Once data is agile (emotions are fleeting) this can be tremendously useful for Journey Maps (ref: Cynefin, Sensemaker).
But beyond the perceptual, by a heightened sense of what is or could be emotional by sharing the quantified narratives, there develops a better sense of trial and test; inference by big data (ref: CX vector and emotion analytics) and employee engagement (what do the stories tell us, what'more stories like this, fewer stories like that' should we engage in; how should and at what moments do we need to dialogue).

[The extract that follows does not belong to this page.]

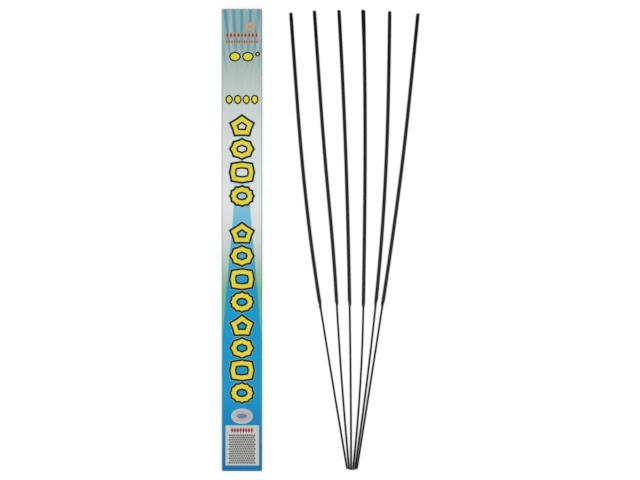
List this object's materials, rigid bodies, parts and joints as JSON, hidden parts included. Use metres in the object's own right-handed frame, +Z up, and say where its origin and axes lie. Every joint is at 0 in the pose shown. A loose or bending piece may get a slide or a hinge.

AI should be used sparringly.
CX professionals should read a few books on cognitive psychology and How emotions are made before going with folklore. Thanks

Thanks (2)
avatar
By Juliana D
08th Feb 2018 14:50

Emotion should be the underlying path for customer journey mapping, how could there be a "customer" focused process when removing the human factor? It would be absolutely contradictory. I see emotions as the invisible strings in decision making, therefore they are and will always be an imperative factor. Even when businesses seem not to focus on them [emotions], what they are not understanding is that behind the targeted touchpoints there are always emotions. A customer's point of view on pricing or even product/service expecatations is completeley attached to an emotional response, whether it is about seeing something as too expensive or having bad quality, it all comes from previous experiences/emotions. So even if emotions are not directly considered in the journey mapping, they are still present, and what's worst, you are not considering them as you should. Yes measuring emotions is pretty hard, but don't focus on it, just focus on identifying emotions and working on them, transforming bad ones into good and potentializing good ones as well - both need to be woked on. You can identify emotions during the Quality Assurance process, and with it see a possitive impact in CS/CX - there's always a way, just find it.